A mass is taken from surface to a height h. The change in potential energy in this process is equal to the change in potential energy if it is now taken from that point to infinity. What is the value of h?

To solve the problem, we need to find the height \( h \) such that the change in potential energy when a mass is taken from the surface of the Earth to height \( h \) is equal to the change in potential energy when it is taken from height \( h \) to infinity. ### Step-by-Step Solution: 1. **Understanding Potential Energy**: The gravitational potential energy \( U \) at a distance \( r \) from the center of the Earth is given by: \[ U = -\frac{GMm}{r} \] where \( G \) is the gravitational constant, \( M \) is the mass of the Earth, and \( m \) is the mass of the object. 2. **Potential Energy at the Surface**: At the surface of the Earth (radius \( R \)): \[ U_{\text{surface}} = -\frac{GMm}{R} \] 3. **Potential Energy at Height \( h \)**: When the mass is raised to a height \( h \), the distance from the center of the Earth becomes \( R + h \): \[ U_h = -\frac{GMm}{R + h} \] 4. **Change in Potential Energy from Surface to Height \( h \)**: The change in potential energy when moving from the surface to height \( h \) is: \[ \Delta U_1 = U_h - U_{\text{surface}} = -\frac{GMm}{R + h} + \frac{GMm}{R} \] Simplifying this, we get: \[ \Delta U_1 = GMm \left( \frac{1}{R} - \frac{1}{R + h} \right) \] 5. **Potential Energy at Infinity**: At infinity, the potential energy is zero.

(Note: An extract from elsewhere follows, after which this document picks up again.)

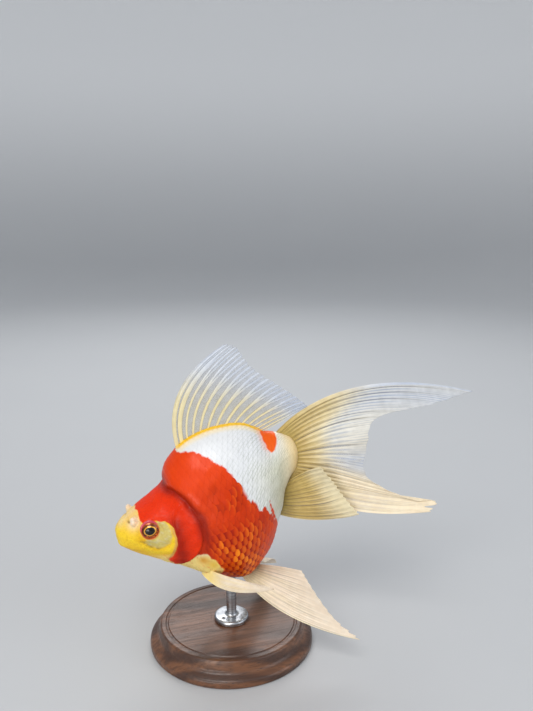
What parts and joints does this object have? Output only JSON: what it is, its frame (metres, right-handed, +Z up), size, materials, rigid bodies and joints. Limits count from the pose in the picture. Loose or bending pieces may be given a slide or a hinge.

The change in potential energy when moving from height \( h \) to infinity is: \[ \Delta U_2 = U_{\infty} - U_h = 0 - \left(-\frac{GMm}{R + h}\right) = \frac{GMm}{R + h} \] 6. **Setting the Changes Equal**: According to the problem, these two changes in potential energy are equal: \[ \Delta U_1 = \Delta U_2 \] Thus: \[ GMm \left( \frac{1}{R} - \frac{1}{R + h} \right) = \frac{GMm}{R + h} \] 7. **Canceling Common Terms**: We can cancel \( GMm \) from both sides (assuming \( m \neq 0 \)): \[ \frac{1}{R} - \frac{1}{R + h} = \frac{1}{R + h} \] 8. **Combining Terms**: Rearranging gives: \[ \frac{1}{R} = \frac{2}{R + h} \] 9. **Cross-Multiplying**: Cross-multiplying leads to: \[ R + h = 2R \] 10. **Solving for \( h \)**: Rearranging gives: \[ h = 2R - R = R \] ### Final Answer: Thus, the value of \( h \) is: \[ h = R \]